### What is asked
Write the data out again in full, with no departure from the original.

━━━━━━━━━━

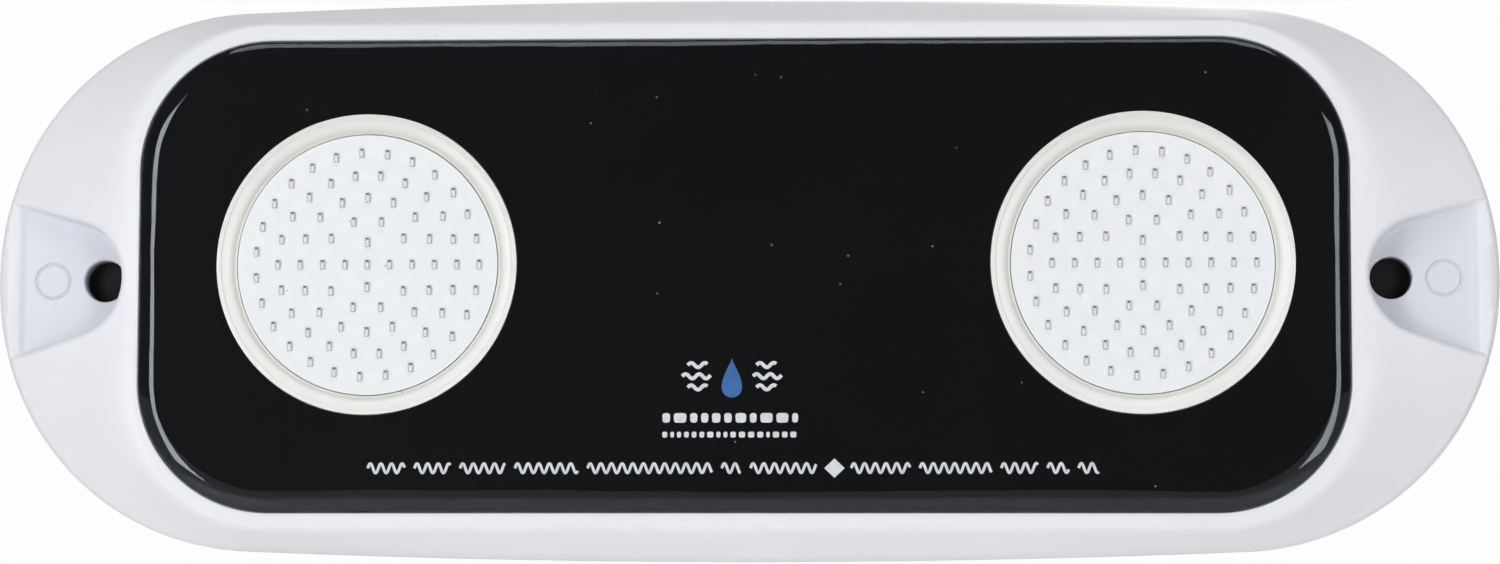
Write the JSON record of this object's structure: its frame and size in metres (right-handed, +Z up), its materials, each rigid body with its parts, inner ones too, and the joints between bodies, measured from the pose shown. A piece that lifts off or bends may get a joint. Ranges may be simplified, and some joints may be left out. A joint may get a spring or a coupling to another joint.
{
  "type": "underwater pond light",
  "caption": "Slim wall-mounted underwater light: white oval housing with two screw ears, glossy black front and round LED windows.",
  "frame": {"origin": "centre of the back face of the mounting pad, on the wall", "axes": "+X to the viewer's right along the light's length, -Y out of the wall towards the viewer, +Z up"},
  "size_m": [0.3, 0.0336, 0.1124],
  "materials": {
    "housing": "satin moulded white plastic",
    "pad_rubber": "matt black rubber sheet",
    "front_panel": "black printed sheet",
    "clear_coat": "clear glossy resin",
    "light_cup": "cream translucent plastic",
    "led_board": "white solder mask",
    "led": "white chip package with a pale phosphor",
    "thermal_pad": "matt silicone",
    "aluminium": "turned aluminium",
    "potting_resin": "dark cured resin",
    "circuit_board": "green solder mask",
    "screw_steel": "plain steel",
    "ferrite": "moulded ferrite",
    "capacitor_can": "bare aluminium can",
    "chip_black": "black moulded package",
    "terminal_blue": "blue moulded plastic",
    "wire_red": "red silicone insulation",
    "wire_black": "black silicone insulation",
    "gland_metal": "nickel-plated brass",
    "seal_rubber": "black rubber"
  },
  "bodies": {
    "root": {"housing": "housing", "mounting_pad": "pad_rubber", "front_panel": "front_panel", "clear_coat": "clear_coat", "light_cup_left": "light_cup", "light_cup_right": "light_cup", "led_board_left": "led_board", "led_board_right": "led_board", "leds_left": "led", "leds_right": "led", "thermal_pad_left": "thermal_pad", "thermal_pad_right": "thermal_pad", "heat_spreader_left": "aluminium", "heat_spreader_right": "aluminium", "potting_resin": "potting_resin", "driver_board": "circuit_board", "board_screws": "screw_steel", "inductor": "ferrite", "capacitors": "capacitor_can", "rectifier": "chip_black", "driver_chips": "chip_black", "chip_resistors": "chip_black", "terminal_block": "terminal_blue", "positive_wires": "wire_red", "negative_wires": "wire_black", "gland_body": "gland_metal", "gland_washer": "seal_rubber", "gland_locknut": "gland_metal", "gland_seal": "seal_rubber", "gland_cap": "gland_metal"}
  },
  "joints": []
}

━━━━━━━━━━

### Full output
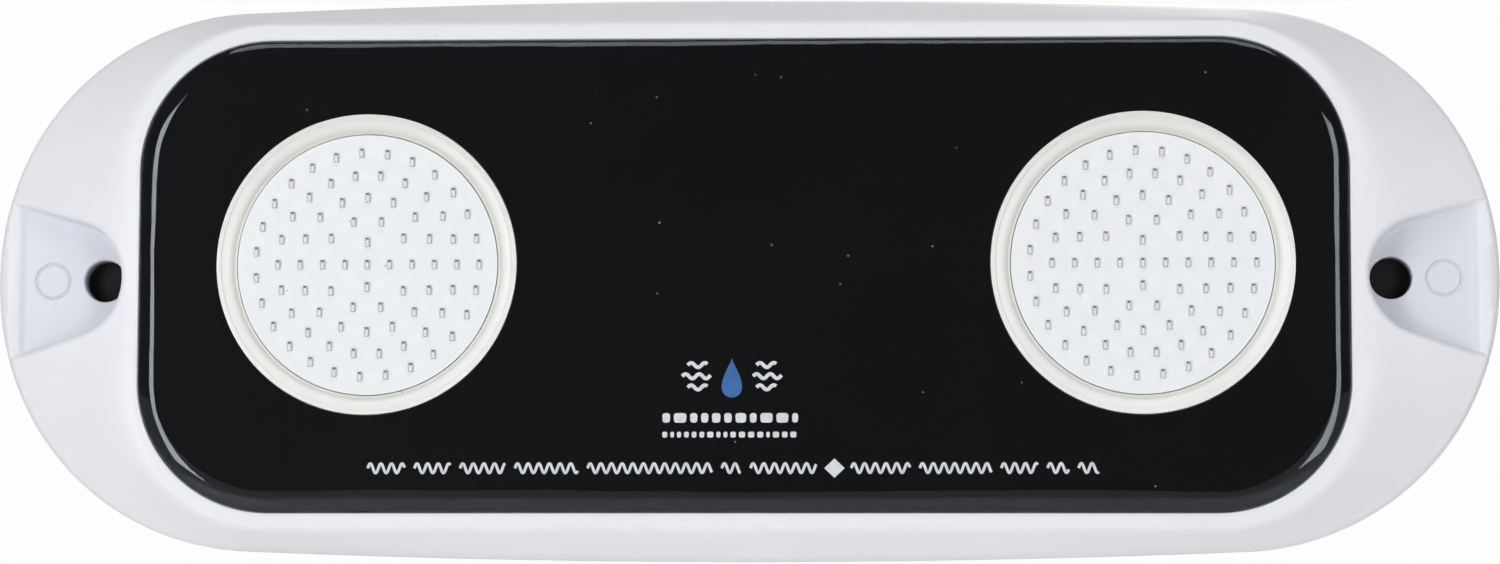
Write the JSON record of this object's structure: its frame and size in metres (right-handed, +Z up), its materials, each rigid body with its parts, inner ones too, and the joints between bodies, measured from the pose shown. A piece that lifts off or bends may get a joint. Ranges may be simplified, and some joints may be left out. A joint may get a spring or a coupling to another joint.
{
  "type": "underwater pond light",
  "caption": "Slim wall-mounted underwater light: white oval housing with two screw ears, glossy black front and round LED windows.",
  "frame": {"origin": "centre of the back face of the mounting pad, on the wall", "axes": "+X to the viewer's right along the light's length, -Y out of the wall towards the viewer, +Z up"},
  "size_m": [0.3, 0.0336, 0.1124],
  "materials": {
    "housing": "satin moulded white plastic",
    "pad_rubber": "matt black rubber sheet",
    "front_panel": "black printed sheet",
    "clear_coat": "clear glossy resin",
    "light_cup": "cream translucent plastic",
    "led_board": "white solder mask",
    "led": "white chip package with a pale phosphor",
    "thermal_pad": "matt silicone",
    "aluminium": "turned aluminium",
    "potting_resin": "dark cured resin",
    "circuit_board": "green solder mask",
    "screw_steel": "plain steel",
    "ferrite": "moulded ferrite",
    "capacitor_can": "bare aluminium can",
    "chip_black": "black moulded package",
    "terminal_blue": "blue moulded plastic",
    "wire_red": "red silicone insulation",
    "wire_black": "black silicone insulation",
    "gland_metal": "nickel-plated brass",
    "seal_rubber": "black rubber"
  },
  "bodies": {
    "root": {"housing": "housing", "mounting_pad": "pad_rubber", "front_panel": "front_panel", "clear_coat": "clear_coat", "light_cup_left": "light_cup", "light_cup_right": "light_cup", "led_board_left": "led_board", "led_board_right": "led_board", "leds_left": "led", "leds_right": "led", "thermal_pad_left": "thermal_pad", "thermal_pad_right": "thermal_pad", "heat_spreader_left": "aluminium", "heat_spreader_right": "aluminium", "potting_resin": "potting_resin", "driver_board": "circuit_board", "board_screws": "screw_steel", "inductor": "ferrite", "capacitors": "capacitor_can", "rectifier": "chip_black", "driver_chips": "chip_black", "chip_resistors": "chip_black", "terminal_block": "terminal_blue", "positive_wires": "wire_red", "negative_wires": "wire_black", "gland_body": "gland_metal", "gland_washer": "seal_rubber", "gland_locknut": "gland_metal", "gland_seal": "seal_rubber", "gland_cap": "gland_metal"}
  },
  "joints": []
}